O brightest! though too late for antique vows,
         Too, too late for the fond believing lyre,
When holy were the haunted forest boughs,
         Holy the air, the water, and the fire;
Yet even in these days so far retir'd
         From happy pieties, thy lucent fans,
         Fluttering among the faint Olympians,
I see, and sing, by my own eyes inspir'd.
So let me be thy choir, and make a moan
                Upon the midnight hours;
Thy voice, thy lute, thy pipe, thy incense sweet
         From swinged censer teeming;
Thy shrine, thy grove, thy oracle, thy heat
         Of pale-mouth'd prophet dreaming.
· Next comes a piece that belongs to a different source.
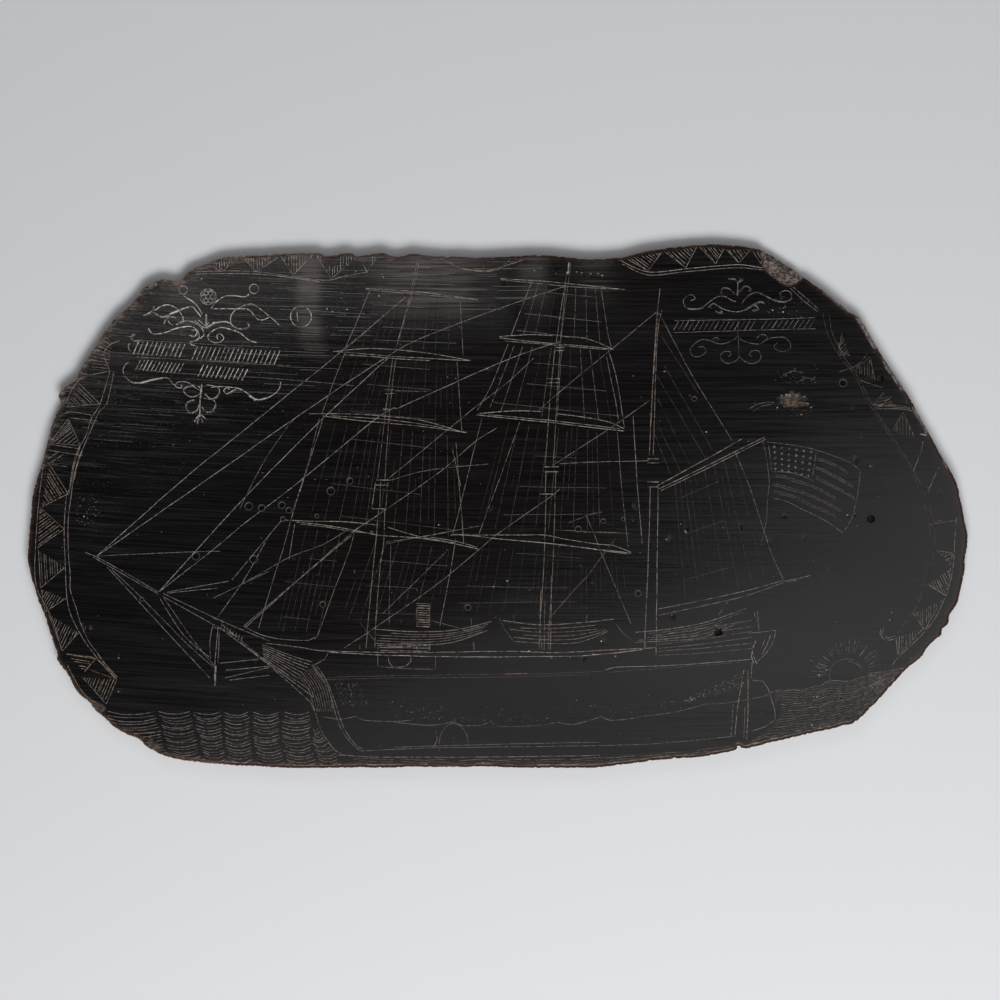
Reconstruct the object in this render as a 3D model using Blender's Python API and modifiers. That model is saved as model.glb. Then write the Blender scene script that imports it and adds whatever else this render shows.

Yes, I will be thy priest, and build a fane
         In some untrodden region of my mind,
Where branched thoughts, new grown with pleasant pain,
         Instead of pines shall murmur in the wind:
Far, far around shall those dark-cluster'd trees
         Fledge the wild-ridged mountains steep by steep;
And there by zephyrs, streams, and birds, and bees,
         The moss-lain Dryads shall be lull'd to sleep;
And in the midst of this wide quietness
A rosy sanctuary will I dress
   With the wreath'd trellis of a working brain,
         With buds, and bells, and stars without a name,
With all the gardener Fancy e'er could feign,
         Who breeding flowers, will never breed the same:
And there shall be for thee all soft delight
         That shadowy thought can win,
A bright torch, and a casement ope at night,
         To let the warm Love in!

John Keats



The butterfly the ancient Grecians made
The soul's fair emblem, and its only name –
But of the soul, escaped the slavish trade
Of mortal life! – For in this earthly frame
Ours is the reptile's lot, much toil, much blame,
Manifold motions making little speed,
And to deform and kill the things whereon we feed.